ACI is bound to the physical network of Cisco. [Cisco’s] ability to extend the physical networks that are automated – well, those things are good, but you’re still bound to the physical network environment of Cisco. What we’re seeing is customers are increasingly resonating with the VMware NSX Virtual Cloud vision because it’s multi-cloud. Because it’s multi-data center. Because it now has software-based Service-Defined Firewalls. Because it has native embodiments on Azure and Amazon. Because it has integrated policy. Because it’s integrated to the container solution. These are all use cases that ACI doesn’t address, and it’s never going to be able to address. Our vision and strategy is so much more comprehensive than ACI. It’s really like comparing a bicycle that’s great and wonderful, to a Lamborghini and say, ‘Which one are you going to take out to the track this weekend?’ I mean, it’s just not even [comparable]. But we’re happy with saying, ‘Hey, we’re happy to support to the bicycle -- it works just great on NSX.’ They have a good number of our 10,000 NSX customers. We have hundreds that are running ACI underneath NSX. We’re very happy with that, but don’t confuse the Lamborghini with the bicycle.

The world wants to know: Is that ‘VMware’ tattoo on your forearm you unveiled at VMworld last year real or take?

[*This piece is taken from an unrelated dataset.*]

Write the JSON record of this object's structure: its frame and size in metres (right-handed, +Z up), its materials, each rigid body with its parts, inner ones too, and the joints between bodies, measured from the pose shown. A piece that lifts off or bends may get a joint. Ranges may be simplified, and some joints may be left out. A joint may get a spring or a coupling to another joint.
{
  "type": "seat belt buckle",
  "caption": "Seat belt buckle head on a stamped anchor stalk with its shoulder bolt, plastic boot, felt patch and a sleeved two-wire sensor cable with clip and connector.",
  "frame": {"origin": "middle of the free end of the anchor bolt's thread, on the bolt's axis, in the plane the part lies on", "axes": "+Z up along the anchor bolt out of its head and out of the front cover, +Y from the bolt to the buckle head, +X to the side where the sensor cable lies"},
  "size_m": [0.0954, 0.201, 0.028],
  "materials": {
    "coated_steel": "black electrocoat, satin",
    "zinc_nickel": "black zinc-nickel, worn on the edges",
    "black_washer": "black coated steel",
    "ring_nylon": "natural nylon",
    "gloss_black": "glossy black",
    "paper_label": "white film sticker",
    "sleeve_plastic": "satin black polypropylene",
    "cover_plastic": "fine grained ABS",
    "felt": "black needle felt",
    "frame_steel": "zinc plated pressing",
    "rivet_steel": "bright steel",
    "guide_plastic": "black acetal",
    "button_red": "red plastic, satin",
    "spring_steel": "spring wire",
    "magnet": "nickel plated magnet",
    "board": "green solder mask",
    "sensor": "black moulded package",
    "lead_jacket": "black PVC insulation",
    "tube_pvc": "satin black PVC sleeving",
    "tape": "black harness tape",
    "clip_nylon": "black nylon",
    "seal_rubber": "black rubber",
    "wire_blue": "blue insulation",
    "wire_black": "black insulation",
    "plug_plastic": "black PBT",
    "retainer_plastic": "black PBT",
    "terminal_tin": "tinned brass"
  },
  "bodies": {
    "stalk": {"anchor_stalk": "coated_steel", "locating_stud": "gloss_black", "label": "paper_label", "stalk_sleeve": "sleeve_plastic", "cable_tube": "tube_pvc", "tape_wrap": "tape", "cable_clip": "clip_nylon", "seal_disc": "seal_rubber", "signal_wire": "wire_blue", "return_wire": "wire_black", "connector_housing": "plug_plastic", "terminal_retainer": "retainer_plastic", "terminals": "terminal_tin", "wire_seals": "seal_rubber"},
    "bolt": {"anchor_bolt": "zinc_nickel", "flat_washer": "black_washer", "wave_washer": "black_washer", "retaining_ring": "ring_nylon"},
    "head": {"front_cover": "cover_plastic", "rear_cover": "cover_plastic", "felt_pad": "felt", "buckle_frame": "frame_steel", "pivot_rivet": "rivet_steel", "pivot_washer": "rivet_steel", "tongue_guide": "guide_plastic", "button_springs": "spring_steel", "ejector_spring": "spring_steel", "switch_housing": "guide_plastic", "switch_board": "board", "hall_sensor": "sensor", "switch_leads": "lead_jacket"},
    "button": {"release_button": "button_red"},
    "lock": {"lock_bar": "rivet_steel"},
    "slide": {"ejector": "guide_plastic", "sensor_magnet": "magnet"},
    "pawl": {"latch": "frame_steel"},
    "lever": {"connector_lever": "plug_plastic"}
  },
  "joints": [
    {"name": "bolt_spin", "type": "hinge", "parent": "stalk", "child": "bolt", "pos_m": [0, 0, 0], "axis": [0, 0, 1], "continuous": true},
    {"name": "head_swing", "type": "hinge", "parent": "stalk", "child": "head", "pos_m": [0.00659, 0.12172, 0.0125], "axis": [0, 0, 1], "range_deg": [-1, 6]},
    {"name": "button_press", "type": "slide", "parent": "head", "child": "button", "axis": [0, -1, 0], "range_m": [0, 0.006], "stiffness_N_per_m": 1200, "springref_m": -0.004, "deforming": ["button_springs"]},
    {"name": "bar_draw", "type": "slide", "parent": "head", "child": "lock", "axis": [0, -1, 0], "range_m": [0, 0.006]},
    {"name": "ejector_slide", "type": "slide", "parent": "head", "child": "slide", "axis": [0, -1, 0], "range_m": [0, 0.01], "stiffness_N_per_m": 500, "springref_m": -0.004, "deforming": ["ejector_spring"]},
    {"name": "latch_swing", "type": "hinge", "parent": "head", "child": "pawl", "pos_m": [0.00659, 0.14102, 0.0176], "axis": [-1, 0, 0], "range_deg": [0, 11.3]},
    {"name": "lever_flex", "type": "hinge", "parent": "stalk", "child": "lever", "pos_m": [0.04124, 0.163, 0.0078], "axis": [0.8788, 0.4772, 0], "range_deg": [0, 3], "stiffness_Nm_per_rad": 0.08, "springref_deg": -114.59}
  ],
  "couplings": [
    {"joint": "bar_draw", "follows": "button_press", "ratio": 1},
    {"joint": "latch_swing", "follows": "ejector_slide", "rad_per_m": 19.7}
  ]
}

So I’m giving the keynote that it was fun and there was great energy in the room. After the keynote, I’m running around like crazy. I call my wife at 9:30 p.m. that night. The only thing she said to me is, ‘You better have gotten rid of it before we go on vacation.’ There was nothing like, ‘Great keynote, honey. How are you doing?’ – no, it was, ‘You have better gotten rid of it before vacation.’ It was one of those long-term temporary tattoos. It’s successfully been eradicated from me. We did go on vacation and my wife still loves me and is married to me.